WORK TO DO =>
Your task is to repeat only the lines from the one with "imported = [obj" through the one with "GAP = 0.0003", exactly as they stand, both ends included.
---------- SUPPLIED DATA
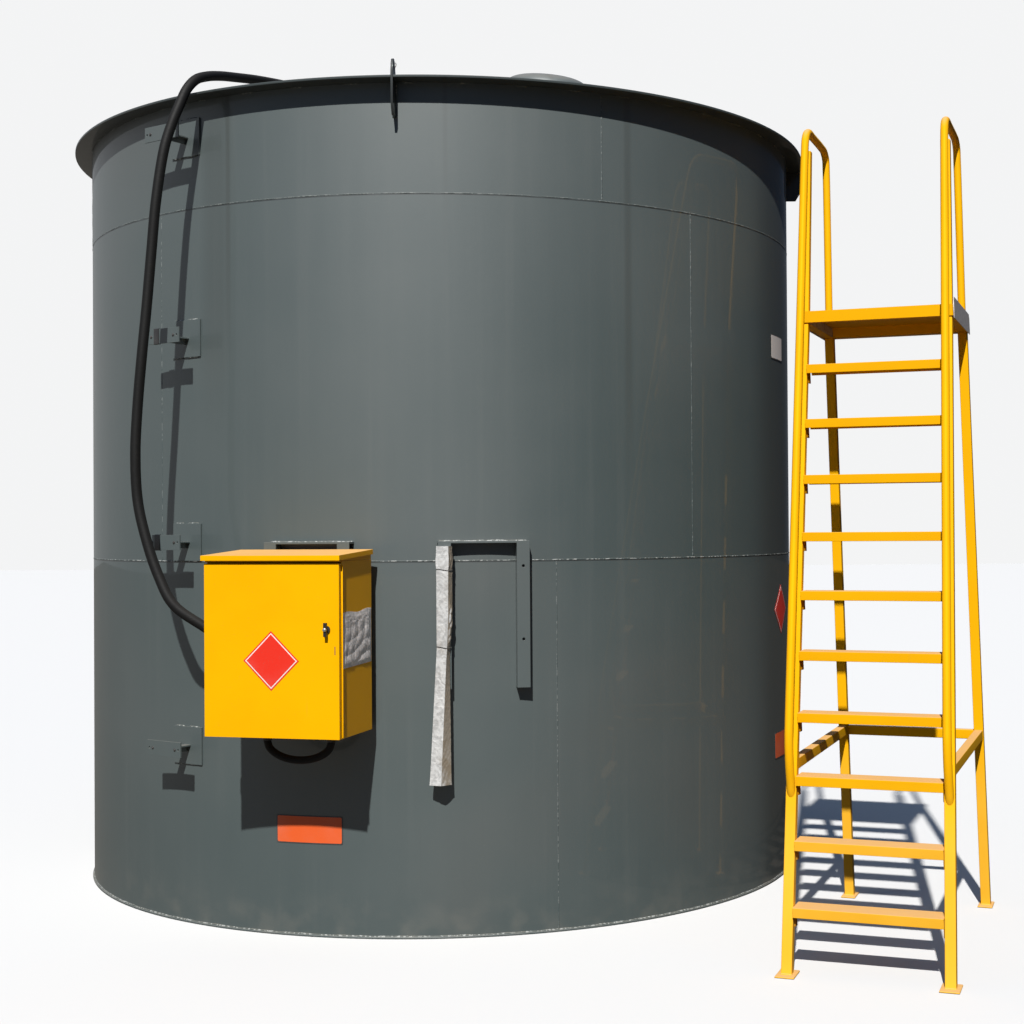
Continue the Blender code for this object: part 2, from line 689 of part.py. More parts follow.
def build_strip():
    """Wrapped angle strip on the spare frame's left leg, its foot hanging to the left."""
    holder = empty("strip_place", turn=SPARE_ANGLE)
    face = -FRAME_FACE - GAP
    outline = [(-0.190, face), (-0.190, face - 0.004), (-0.160, face - 0.030), (-0.128, face - 0.004),
               (-0.128, face)]
    verts = []
    for z, lean in ((STRIP_FOOT, STRIP_LEAN), (STRIP_KINK, 0.0), (STRIP_TOP, 0.0)):
        verts += [(x - lean, y, z) for x, y in outline]
    count = len(outline)
    faces = [tuple(range(count))[::-1], tuple(range(2 * count, 3 * count))]
    for low in (0, count):
        faces += [(low + i, low + (i + 1) % count, low + (i + 1) % count + count, low + i + count)
                  for i in range(count)]
    place("edge_strip", mesh_from(verts, faces), "wrapped_strip", parent=holder)


def front_line(z):
    """Depth of the treads' front edges at a height."""
    return FRONT_SLOPE * z


def back_line(z):
    """Depth of the back legs' rear face at a height."""
    return BACK_FOOT + (BACK_HEAD - BACK_FOOT) * z / PLATFORM_TOP


def place_racked(name, mesh, holder):
    """Place a piece of the stair, leaned sideways with the rest of its frame."""
    rack = Matrix.Identity(4)
    rack[0][2] = STAIR_RACK
    mesh.transform(rack)
    place(name, mesh, "stair_yellow", parent=holder)


def build_stair():
    """Free-standing stair with ten treads, a platform and two handrails."""
    holder = empty("stair_place", (*STAIR_AT, 0.0), STAIR_TURN)
    under = PLATFORM_TOP - PLATFORM_LIP - GAP
    for label, side in (("left", -1), ("right", 1)):
        x0 = side * STAIR_HALF - BAR / 2
        x1 = side * STAIR_HALF + BAR / 2
        place_racked(f"stringer_{label}", stringer(x0, x1), holder)
        foot = box(x0 - BACK_FOOT_SIDE, x1 + BACK_FOOT_SIDE, BACK_FOOT - BAR - FOOT_AHEAD,
                   BACK_FOOT + FOOT_AHEAD, 0.0, FOOT_T)
        low = FOOT_T / 2
        leg = prism([(back_line(low) - BAR, low), (back_line(low), low),
                     (back_line(under), under), (back_line(under) - BAR, under)], x0, x1)
        place_racked(f"back_leg_{label}", combined(leg, [foot]), holder)
        low = BRACE_TOP - BAR
        front = [front_line(z) + STEP_NOSE + BAR + 2 * GAP for z in (low, BRACE_TOP)]
        back = [back_line(z) - BAR - 2 * GAP for z in (low, BRACE_TOP)]
        brace = prism([(front[0], low), (back[0], low), (back[1], BRACE_TOP), (front[1], BRACE_TOP)],
                      side * STAIR_HALF - 0.0175, side * STAIR_HALF + 0.0175)
        place_racked(f"side_brace_{label}", brace, holder)
        place_racked(f"handrail_{label}", rail(side * STAIR_HALF), holder)
    inner = STAIR_HALF - BAR / 2 - GAP
    for number in range(1, STEP_COUNT + 1):
        place_racked(f"step_{number}", tread(FOOT_T + number * STEP_RISE, inner), holder)
    mid = back_line(BRACE_TOP) - BAR / 2
    rear = box(-inner, inner, mid - 0.0175, mid + 0.0175, BRACE_TOP - BAR, BRACE_TOP)
    place_racked("rear_brace", rear, holder)
    place_racked("platform", platform(), holder)


def stringer(x0, x1):
    """Front bar with its foot plate, going on above the platform as a post."""
    low = FOOT_T / 2
    face = [front_line(z) + STEP_NOSE for z in (low, PLATFORM_TOP)]
    head = face[1] + POST_SLOPE * (POST_TOP - PLATFORM_TOP)
    bar = prism([(face[0], low), (face[0] + BAR, low), (face[1] + BAR, PLATFORM_TOP),
                 (head + BAR, POST_TOP), (head, POST_TOP), (face[1], PLATFORM_TOP)], x0, x1)
    foot = box(x0 - FRONT_FOOT_SIDE, x1 + FRONT_FOOT_SIDE, STEP_NOSE - FOOT_AHEAD,
               STEP_NOSE + BAR + FOOT_AHEAD, 0.0, FOOT_T)
    return combined(bar, [foot])


def platform():
    """Deck on four edge beams, notched round the two front posts."""
    edge = STAIR_HALF + BAR / 2 + 0.004
    front = front_line(PLATFORM_TOP)
    under = PLATFORM_TOP - PLATFORM_LIP
    deck = box(-edge, edge, front, PLATFORM_BACK, under, PLATFORM_TOP)
    cuts = [box(-edge + BAR, edge - BAR, front + BAR / 2, BACK_HEAD - BAR,
                under - PLATFORM_LIP, PLATFORM_TOP - 0.004)]
    near = front + STEP_NOSE - PLATFORM_LIP * FRONT_SLOPE - GAP
    far = front + STEP_NOSE + BAR + 2 * GAP
    for side in (-1, 1):
        x0 = side * STAIR_HALF - BAR / 2 - GAP
        x1 = side * STAIR_HALF + BAR / 2 + GAP
        cuts.append(box(x0, x1, near, far, under - PLATFORM_LIP, PLATFORM_TOP + PLATFORM_LIP))
    return combined(deck, cuts, "DIFFERENCE")


def tread(top, half):
    """Channel tread, open downwards, with a lip at the front and the back."""
    sheet = 0.004
    front = front_line(top)
    back = front + STEP_DEPTH
    outline = [(front, top - STEP_LIP), (front, top), (back, top), (back, top - STEP_LIP),
               (back - sheet, top - STEP_LIP), (back - sheet, top - sheet),
               (front + sheet, top - sheet), (front + sheet, top - STEP_LIP)]
    return prism(outline, -half, half)


def rail(x):
    """Round handrail from the stringer up, over the platform and down to it."""
    def ahead(z):
        return front_line(z) - RAIL_AHEAD

    top = RAIL_TOP
    foot = RAIL_FOOT
    route = [(x, front_line(foot - 0.03) + STEP_NOSE + 0.006, foot - 0.03),
             (x, front_line(foot) + STEP_NOSE - 0.004, foot), (x, ahead(foot + 0.10) + 0.024, foot + 0.10),
             (x, ahead(foot + 0.18) + 0.004, foot + 0.18), (x, ahead(foot + 0.26), foot + 0.26),
             (x, ahead(1.3), 1.3), (x, ahead(2.0), 2.0), (x, ahead(2.7), 2.7),
             (x, ahead(top - 0.11), top - 0.11),
             (x, ahead(top) - 0.012, top - 0.052), (x, ahead(top) + 0.020, top - 0.018),
             (x, ahead(top) + 0.065, top), (x, ahead(top) + 0.14, top), (x, RAIL_BACK - 0.12, top),
             (x, RAIL_BACK - 0.045, top - 0.006), (x, RAIL_BACK - 0.008, top - 0.034),
             (x, RAIL_BACK - 0.008, top - 0.085), (x, RAIL_POST, PLATFORM_TOP + 0.06),
             (x, RAIL_POST, PLATFORM_TOP + GAP)]
    points = resample(smooth_route(route[:-1]), 3.6 * RAIL_R)
    curve = tube_curve("rail", points + [Vector(route[-1])], RAIL_R, 3)
    body = bpy.data.objects.new("rail", curve)
    bpy.context.collection.objects.link(body)
    bpy.context.view_layer.update()
    graph = bpy.context.evaluated_depsgraph_get()
    mesh = bpy.data.meshes.new_from_object(body.evaluated_get(graph))
    bpy.data.objects.remove(body, do_unlink=True)
    low = RAIL_FOOT - 0.15
    high = RAIL_FOOT + 0.20
    face = [front_line(z) + STEP_NOSE - GAP for z in (low, high)]
    beyond = prism([(face[0], low), (face[0] + 0.2, low), (face[1] + 0.2, high), (face[1], high)],
                   x - BAR, x + BAR)
    return combined(mesh, [beyond], "DIFFERENCE")


def main():
    """Build every piece of the tank and the stair."""
    clear_scene()
    build_shell()
    build_rim_and_roof()
    build_hatch()
    build_lugs()
    build_brackets()
    build_frame("cabinet_frame", CABINET_ANGLE)
    build_frame("spare_frame", SPARE_ANGLE)
    build_cabinet()
    build_nozzle()
    build_hoses()
    build_strip()
    build_stair()


main()
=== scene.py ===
"""Looks of the vertical diesel tank: plates, welds, cabinet, hoses, stair finish, light and camera.

Metres, +Z up. The origin is the tank's axis at floor level. Angles round the tank are in degrees,
zero towards -Y and growing towards +X, and a spot on the shell is an angle and a height. A piece on
the cabinet, a frame or a bracket is worked out as if it faced -Y and is then turned to its angle.
"""
import math

import bmesh
import bpy
import numpy as np
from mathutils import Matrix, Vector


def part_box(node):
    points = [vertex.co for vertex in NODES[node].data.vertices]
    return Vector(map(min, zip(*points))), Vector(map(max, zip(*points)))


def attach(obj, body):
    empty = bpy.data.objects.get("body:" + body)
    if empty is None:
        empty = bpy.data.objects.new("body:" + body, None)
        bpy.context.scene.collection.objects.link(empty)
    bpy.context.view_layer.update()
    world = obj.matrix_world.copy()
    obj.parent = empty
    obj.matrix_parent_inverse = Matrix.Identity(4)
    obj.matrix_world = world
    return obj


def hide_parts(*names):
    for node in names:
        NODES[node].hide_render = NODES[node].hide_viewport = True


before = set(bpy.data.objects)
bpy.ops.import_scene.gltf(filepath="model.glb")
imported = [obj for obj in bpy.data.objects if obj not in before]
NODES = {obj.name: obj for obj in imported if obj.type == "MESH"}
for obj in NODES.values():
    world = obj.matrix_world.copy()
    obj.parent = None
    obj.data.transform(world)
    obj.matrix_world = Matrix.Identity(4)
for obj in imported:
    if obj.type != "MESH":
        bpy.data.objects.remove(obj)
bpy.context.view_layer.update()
GAP = 0.0003

# Shell, rim and roof
SHELL_R = 1.715
SHELL_T = 0.006
SEAM_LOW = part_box("shell_lower_1")[1].z
SEAM_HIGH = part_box("shell_middle_1")[1].z
RIM_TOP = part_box("top_rim")[1].z
RIM_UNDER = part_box("top_rim")[0].z
RIM_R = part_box("top_rim")[1].x
RIM_INNER_R = 1.640
BOTTOM_R = 1.722
BOTTOM_T = 0.008
ROOF_EDGE_R = 1.690
ROOF_SLOPE = 9.0
ROOF_SEAMS = (8.0, 68.0, 128.0, 188.0, 248.0, 308.0)
PLATE_ANGLE = 81.9
SEAM_ANGLES = {"lower": 19.8, "middle": -39.5, "top": 26.9}
# Stains down the shell, the last one a broad band of painted shade: angle, half width in radians, lowest
# height and strength
STAINS_AND_PAINTED_SHADE = ((-26.3, 0.010, 2.2, 0.45), (-28.5, 0.060, 1.9, 0.30), (31.0, 0.016, 1.6, 0.30),
          (5.0, 0.008, 2.6, 0.25), (68.0, 0.210, -1.0, 0.60))
RIM_STITCHES = 47
STITCH_HALF = 0.025
# Weld beads: their sizes as width and height, and the step between their sections
SEAM_BEAD = (0.0050, 0.0018)
BASE_BEAD = (0.008, 0.0040)
ROOF_EDGE_BEAD = (0.010, 0.0045)
ROOF_BEAD = (0.008, 0.0022)
RIM_BEAD = (0.009, 0.0045)
LUG_BEAD = (0.008, 0.0045)
PAD_BEAD = (0.007, 0.0030)
FRAME_BEAD = (0.009, 0.0040)
BEAD_STEP = 0.0035
BEAD_SUNK = 0.0010
HATCH_ANGLE = 35.5
HATCH_AT_R = 0.90
HATCH_NECK_R = 0.172
HATCH_NECK_H = 0.085
HATCH_COVER_R = 0.195
HATCH_COVER_H = 0.0772

# Lugs, brackets and hanger frames
LUG_ANGLE = -1.7
LUG_COUNT = 4
LUG_T = 0.010
LUG_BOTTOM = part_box("lifting_lug_1")[0].z
LUG_EYE = (1.758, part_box("lifting_lug_1")[1].z - 0.034)
BRACKET_ANGLE = -34.0
BRACKET_HEIGHTS = (3.266, 2.428, 1.580, 0.736)
PAD_W = 0.165
PAD_H = 0.155
CROSS_OUT = SHELL_R + 0.130
CROSS_H = 0.062
CROSS_T = 0.006
STRAP_T = 0.0022
SPARE_ANGLE = 9.7
FRAME_W = 0.366
FRAME_TOP = 1.579
FRAME_FACE = SHELL_R * math.cos(math.radians(5.2)) + 0.050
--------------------
TASK OUTPUT =>
imported = [obj for obj in bpy.data.objects if obj not in before]
NODES = {obj.name: obj for obj in imported if obj.type == "MESH"}
for obj in NODES.values():
    world = obj.matrix_world.copy()
    obj.parent = None
    obj.data.transform(world)
    obj.matrix_world = Matrix.Identity(4)
for obj in imported:
    if obj.type != "MESH":
        bpy.data.objects.remove(obj)
bpy.context.view_layer.update()
GAP = 0.0003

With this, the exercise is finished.